Survey research is undergoing structural transformation as declining landline phone coverage, email fatigue, and social media skepticism erode traditional probability sampling frames. The rise of online panels and opt-in samples has democratized survey data collection but introduced measurement validity challenges that methodologists are actively addressing. Big data and administrative data sources are increasingly complementing or replacing survey data in some research domains, requiring survey researchers to develop data linkage and integration competencies. The push for real-time public health surveillance, voter opinion tracking, and consumer sentiment monitoring has increased demand for rapid-turnaround survey capacity. Federal statistical agencies—the Census Bureau, BLS, and CDC—remain major employers of survey methodologists and continue investing in methodological modernization.

How to Break Into This Career

Undergraduate research assistantships in social science departments provide invaluable early experience with questionnaire design, data coding, and basic statistical analysis. Entry-level positions at survey firms, research nonprofits, or government statistical agencies accept candidates with bachelor's degrees and demonstrated quantitative coursework. Proficiency in statistical software packages—particularly R, SPSS, or Stata—is a minimum expectation in most job postings and should be developed during academic training. AAPOR (American Association for Public Opinion Research) membership, conference attendance, and student paper competitions accelerate professional networking and visibility. Pursuing a graduate degree with a thesis or dissertation involving primary survey data collection significantly strengthens candidacy for independent researcher positions.

Career Pivot Tips

Social scientists with quantitative methods training in sociology, psychology, or political science can transition directly into applied survey research by emphasizing their sampling, measurement, and data analysis experience. Data analysts and statisticians working in business intelligence or healthcare analytics can shift toward survey research by developing expertise in questionnaire design, cognitive testing, and survey-specific statistical methods like complex sample weighting.
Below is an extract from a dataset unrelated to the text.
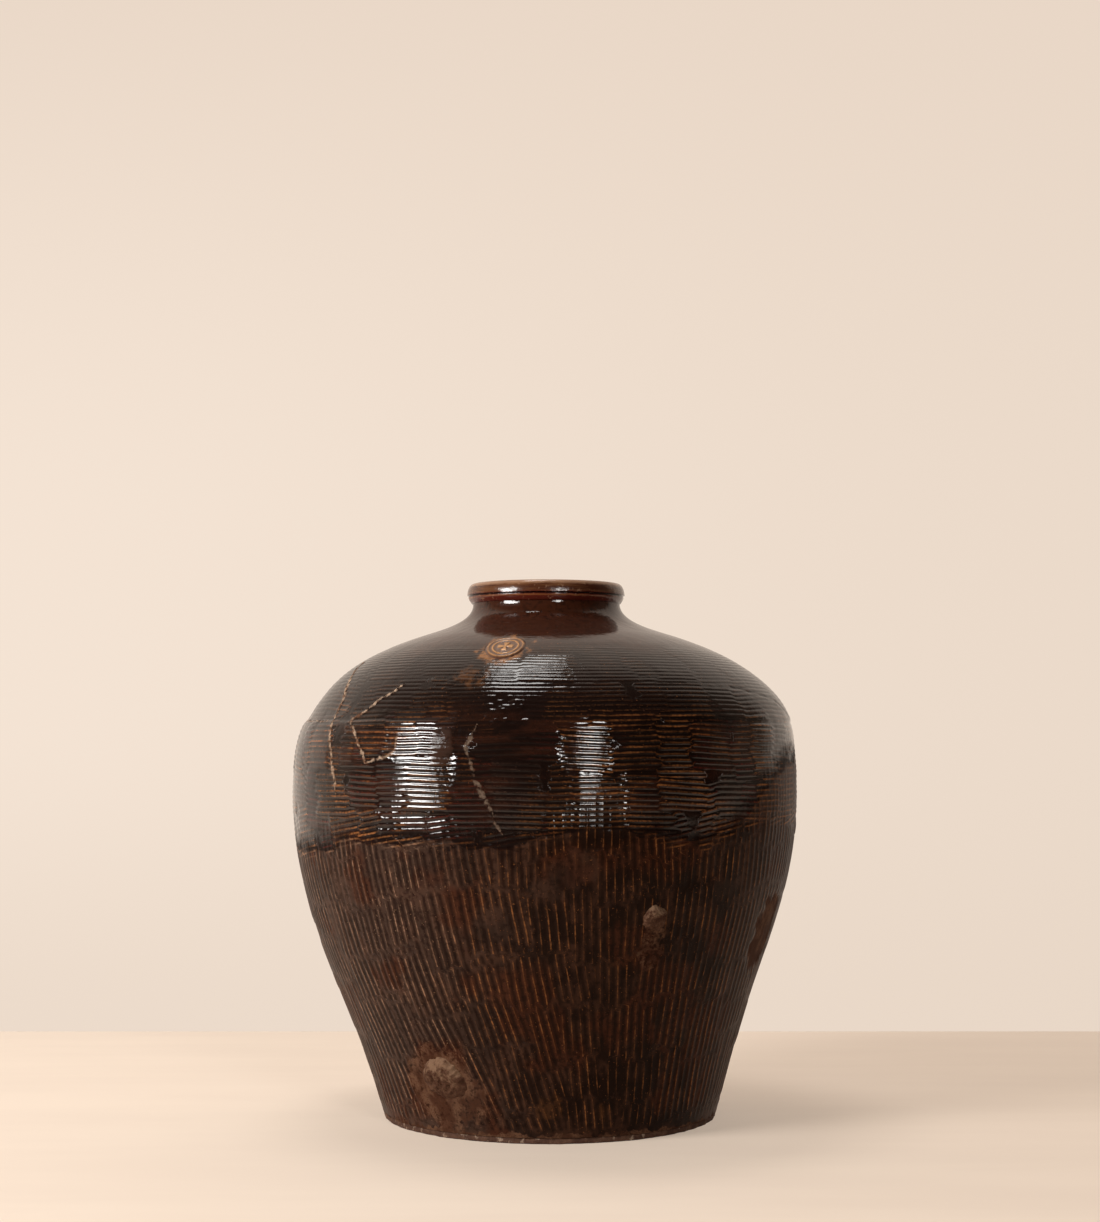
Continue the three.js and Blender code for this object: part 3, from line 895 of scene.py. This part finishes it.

UX researchers and human factors specialists who conduct user studies have overlapping skills in instrument design and interview methodology that transfer well into quantitative survey work. Program evaluators in government and nonprofit sectors regularly conduct surveys as part of their evaluation work and can formalize that expertise into a dedicated survey research career. Journalists and policy analysts with a strong interest in public opinion data often make effective survey researchers when paired with quantitative methods training.